There is a lot of neurological processing regarding phase reception given the fact that the 1D axis of two ears yields 3D hearing so I would look more to that as an explanation.

 

@jasonbourne52

A narrow floor-to-ceiling line source like the Carver speaker will do this better than any speaker with multiple drivers of varying sizes (B&W, Focal, Magico, Wilson ... as examples).

But that’s a side-effect of a line-source. Completely unnatural, when a guitar image like a Pipe organ

 

 

I guess the Cowboy Junkies on Trinity Sessions were just an artifact of the recording engineer and their positions had nothing to do with what I hear concerning their placement on the soundstage?

They used just one mike and sat or stood around it while playing. Any decent setup will show their position and height differences. This is old news.

Sounds to me that whoever said that doesn't have a good enough system to show a proper soundstage. That's not accounting for what an engineer can do by moving performers (and instruments) around the soundstage and even then, the height can vary.

There are omnidirectional (picks up from all directions), unidirectional (mostly from one direction) and bidirectional (from two opposite directions) mikes that when nothing is done to alter their intake, will allow playback of approximately what they heard. That includes height.

All the best,
Nonoise

I will atempt to explain why a  FR is superior form of speaker in all classical music vs a  xover box design With my dual FR drivers at 92-95db and dual tweeters at 91 db , the most subtle,  hush instrumentaion/ notes can be detected without having to crank up the vol on the amplifier. Now when the cresendos crash in, sure  SPL can go up a  bit, but not near as loud as a  xover box design in these fq peaks. 

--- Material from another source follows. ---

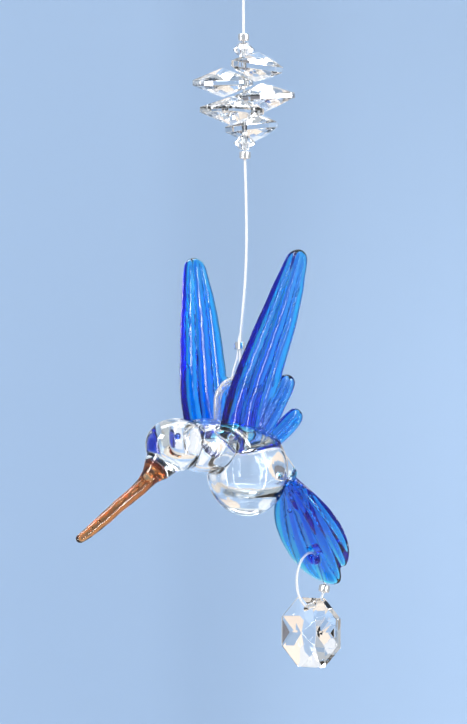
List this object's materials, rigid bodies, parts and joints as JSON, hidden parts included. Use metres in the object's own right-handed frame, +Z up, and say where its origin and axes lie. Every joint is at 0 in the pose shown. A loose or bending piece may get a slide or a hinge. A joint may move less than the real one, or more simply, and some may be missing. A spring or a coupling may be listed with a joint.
{
  "type": "hanging glass suncatcher",
  "caption": "Blown glass hummingbird suncatcher with a crystal cluster on a fine line and a faceted drop; hangs in a window to catch light.",
  "frame": {"origin": "the point inside the top of the hanging ring where a hook carries it", "axes": "+Z up along the hanging line; seen from -Y the bird's beak points to -X, as in the picture"},
  "size_m": [0.0617, 0.0442, 0.1712],
  "materials": {
    "clear_glass": "glossy",
    "blue_glass": "glossy",
    "amber_glass": "glossy",
    "crystal": "polished facets",
    "nylon_line": "translucent",
    "silver": "polished"
  },
  "bodies": {
    "root": {"hanging_ring": "silver", "suspension_line": "nylon_line", "ring_crimp": "silver", "bird_crimp": "silver", "cluster_top_crimp": "silver", "cluster_top_bicone": "crystal", "cluster_crystal_1": "crystal", "cluster_crystal_2": "crystal", "cluster_crystal_3": "crystal", "cluster_crystal_4": "crystal", "cluster_crystal_5": "crystal", "cluster_bottom_bicone": "crystal", "cluster_bottom_crimp": "silver", "glass_body": "clear_glass", "beak": "amber_glass", "left_wing": "blue_glass", "right_wing": "blue_glass", "back_loop": "clear_glass", "tail": "blue_glass", "drop_loop": "nylon_line", "drop_crimp": "silver", "drop_crystal": "crystal"}
  },
  "joints": []
}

After listening to my dual FR  + dual Tweeter  design, (no other in the world, I am the only audiophile employing this unique design), I could never go back to any xover box style speaker. 

My local tech here in new orleans bangs away at my design saying ** YOu still have a xover,,its not xover-less** true and not true. 

A single 8.2 Mundorf Silver cap on each tweeter acts as NOTHING MORE THAN A FILTER. THe **woofers** = FR, have no xover components./

If you wish to call a  single cap a  xover, feel free. He demands  I confess I employ a xover. I refuse to do so. 

Itsa  filter of the barest minimum. Vs say Troels Gravesen's xover designs which employ at least a  dozen components in each speaker. 

The dual FR are really 80% of the sonics, completely free of any xovers. The dual T's kick in at 4-5K hz, and carry minimal sonics as most classical music  falls below 5k hz. 

The dual T;'s are acting more for a  lil **Pizzaz** and ambience. 

A single FR w/o a  T is not going to deliver the goods. A tweeter is a  absolute must.

But a  tweeter will not save a  xover/box type. 

Wilson can stack as many drivers they wish ina  cabinet and hope to copy the sonic fq range which a  high end FR can accomplish. Its not going to work. What you get with Wilson is more sound, a  true  LOUD-speaker.

Attacking is the code word. vandersteen's, Tektons, ZU's all attack with LOUDNESS. 

Buts thats not high fidelity Its low fidelity which is nothing more than distortion which equates to fatigue. My speakers are fatigue free. On a   scale of 1 to 100, they are a  zero. vs your avg box/xover types, , which offer fatiguing and tiresome to endure for any length of time.

Wish I had known this extential facts decades ago, would have saved me  some sufferings.